YouTube support has been considerably enhanced in iPhone OS 3. 1, now, when you exit a clip (tap Done), instead of returning to the list of clips you were at, you're presented two brand new tabs: A, an "Info" tab with the list of the comments and other info (tags, category, date, description). It also has a button "Rate, comment or flag". As you may have guessed, this allows for rating and commenting (too bad the latter doesn't work in landscape). B, a "More Videos" tab with the videos of the same uploader; this also allows for subscribing to the given uploader, assuming you're signed it. The subscription will appear immediately on your account. 2, I've already mentioned this in bullet B: you now can log into your YouTube account (under the "More" icon). After logging in, you gain access to not only the standard menu items (Most recent / Top rated), but also History, My Videos (a list of videos you've uploaded), Subscriptions and Playlists.
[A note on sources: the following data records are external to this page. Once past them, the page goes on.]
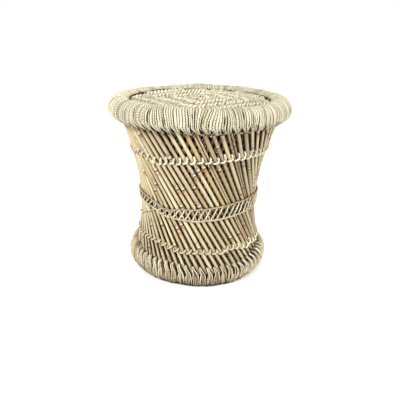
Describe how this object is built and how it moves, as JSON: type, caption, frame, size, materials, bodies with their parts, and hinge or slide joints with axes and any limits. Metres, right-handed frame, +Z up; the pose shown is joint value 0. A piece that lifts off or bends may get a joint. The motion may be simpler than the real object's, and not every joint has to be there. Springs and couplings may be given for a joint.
{
  "type": "mudda stool",
  "caption": "Round waisted stool of crossed reeds between a rope-wound rim and base ring, with rope lashings and a rope-woven seat.",
  "frame": {"origin": "on the floor, at the centre of the base ring", "axes": "+Z up along the stool's axis, -Y towards the viewer of the picture, +X to the viewer's right"},
  "size_m": [0.3994, 0.3996, 0.4],
  "materials": {
    "reed": "dried reed stems, smooth and slightly glossy",
    "grass_bundle": "dry grass stems, matte",
    "winding_rope": "twisted plant-fibre rope wound close, matte",
    "lashing_cord": "twisted plant-fibre cord, matte",
    "seat_rope": "twisted plant-fibre rope laid in nested squares, matte"
  },
  "bodies": {
    "root": {"outer_reed_02": "reed", "outer_reed_03": "reed", "outer_reed_04": "reed", "outer_reed_05": "reed", "outer_reed_06": "reed", "outer_reed_08": "reed", "outer_reed_09": "reed", "outer_reed_10": "reed", "outer_reed_11": "reed", "outer_reed_12": "reed", "outer_reed_14": "reed", "outer_reed_15": "reed", "outer_reed_16": "reed", "outer_reed_17": "reed", "outer_reed_18": "reed", "outer_reed_20": "reed", "outer_reed_21": "reed", "outer_reed_22": "reed", "outer_reed_23": "reed", "outer_reed_24": "reed", "outer_reed_26": "reed", "outer_reed_27": "reed", "outer_reed_28": "reed", "outer_reed_29": "reed", "outer_reed_30": "reed", "outer_reed_32": "reed", "outer_reed_33": "reed", "outer_reed_34": "reed", "outer_reed_35": "reed", "outer_reed_36": "reed", "outer_reed_38": "reed", "outer_reed_39": "reed", "outer_reed_40": "reed", "outer_reed_41": "reed", "outer_reed_42": "reed", "outer_reed_44": "reed", "outer_reed_45": "reed", "outer_reed_46": "reed", "outer_reed_47": "reed", "outer_reed_48": "reed", "outer_reed_50": "reed", "outer_reed_51": "reed", "outer_reed_52": "reed", "outer_reed_53": "reed", "outer_reed_54": "reed", "outer_reed_56": "reed", "outer_reed_57": "reed", "outer_reed_58": "reed", "outer_reed_59": "reed", "outer_reed_60": "reed", "outer_reed_62": "reed", "outer_reed_63": "reed", "base_bundle": "grass_bundle", "base_winding": "winding_rope", "rim_bundle": "grass_bundle", "rim_winding": "winding_rope", "upper_lashing": "lashing_cord", "lower_lashing": "lashing_cord", "waist_band": "lashing_cord", "seat_weave": "seat_rope"}
  },
  "joints": []
}
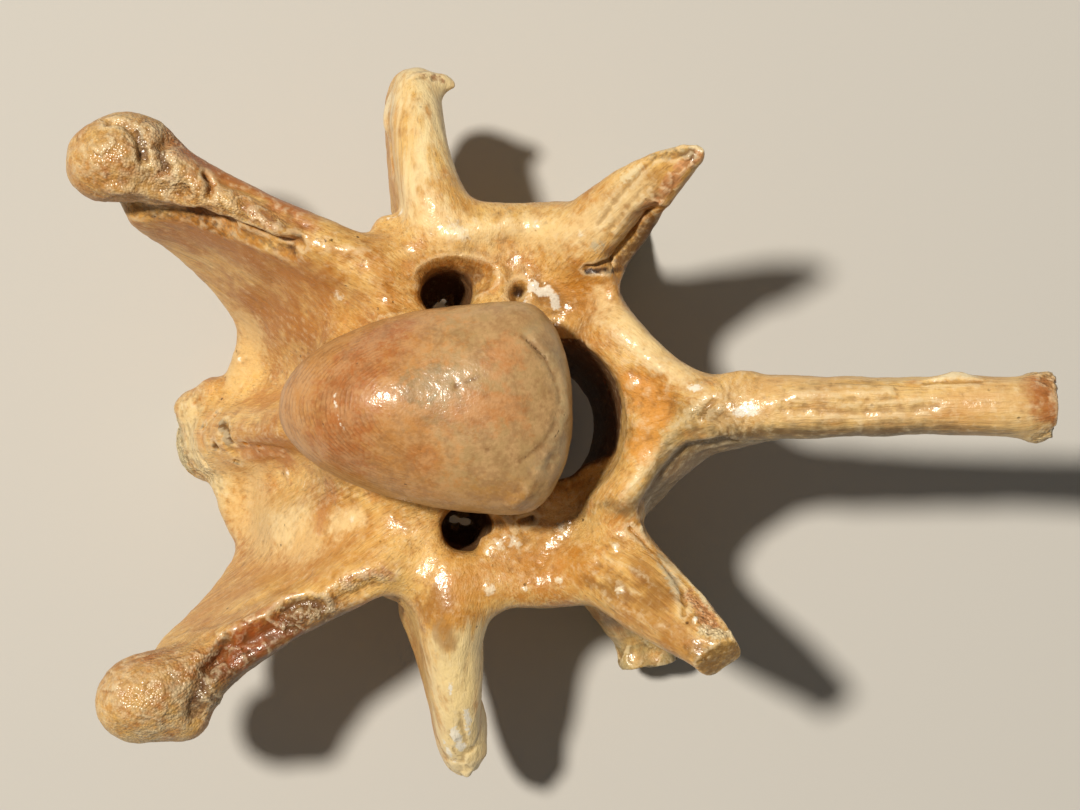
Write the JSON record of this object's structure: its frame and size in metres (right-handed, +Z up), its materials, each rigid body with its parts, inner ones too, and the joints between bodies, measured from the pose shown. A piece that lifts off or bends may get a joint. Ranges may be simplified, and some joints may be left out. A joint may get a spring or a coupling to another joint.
{
  "type": "fossil bison neck vertebra",
  "caption": "Fossil neck vertebra of a large bison, lying on its caudal end with the domed cranial head, canal, wings and long spine facing up; a still display bone.",
  "frame": {"origin": "on the floor, under the middle of the bone's box as it lies on its caudal end", "axes": "+Z up, which is cranial; +X dorsal, along the spinous process; +Y the animal's right"},
  "size_m": [0.2386, 0.1838, 0.116],
  "materials": {
    "bone": "mineralised fossil bone, amber to tan, under a thin clear consolidant that leaves it glossy",
    "head_bone": "smooth articular bone, grey brown to red brown, glossy"
  },
  "bodies": {
    "root": {"cranial_head": "head_bone", "centrum": "bone", "ventral_crest_tubercle": "bone", "neural_arch": "bone", "spinous_process": "bone", "ventral_branch_right": "bone", "ventral_branch_left": "bone", "dorsal_tubercle_right": "bone", "dorsal_tubercle_left": "bone", "cranial_articular_process_right": "bone", "cranial_articular_process_left": "bone", "caudal_articular_process_right": "bone", "caudal_articular_process_left": "bone"}
  },
  "joints": []
}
With these enhancements, the only (not very annoying) difference between it and Windows Mobile-based Kinoma Play (which I consider to be currently the best and most featureful, albeit, video playback-wise, not the most efficient player on mobile platforms) is iPhone's YouTube not supporting changing the metadata (category, description etc.) of your own videos. This is, again, a minor disadvantage: Taking into account the worse video quality of Kinoma Play (QVGA resolution, as opposed to the higher HVGA on iPhone), I think I'll stick with the iPhone for the time being when it comes to YouTube playback now that, at last, I can browse both the comments of a video and the videos of the same uploader. The biggest problem with iPhone's implementation is that via 3G (UMTS / HSDPA) it seems to force the user to see the dumbed-down, low-quality (low resolution, mono - as opposed to the high-quality H.264 HVGA with stereo sound default delivered via Wi-Fi) video instead. There's no way of disabling this. This is a definite restriction compared to the Symbian S60 / Windows Mobile implementations, where 3G users aren't forced to put up with the low-quality stream. At least this is the case with T-Mobile, using a 3GB data plan, on a locked, non-jailbroken OS3 iPhone 3G. I assume this is the same with all the other carriers and even factory unlocked / jailbroken / yellowsn0w'ed phones.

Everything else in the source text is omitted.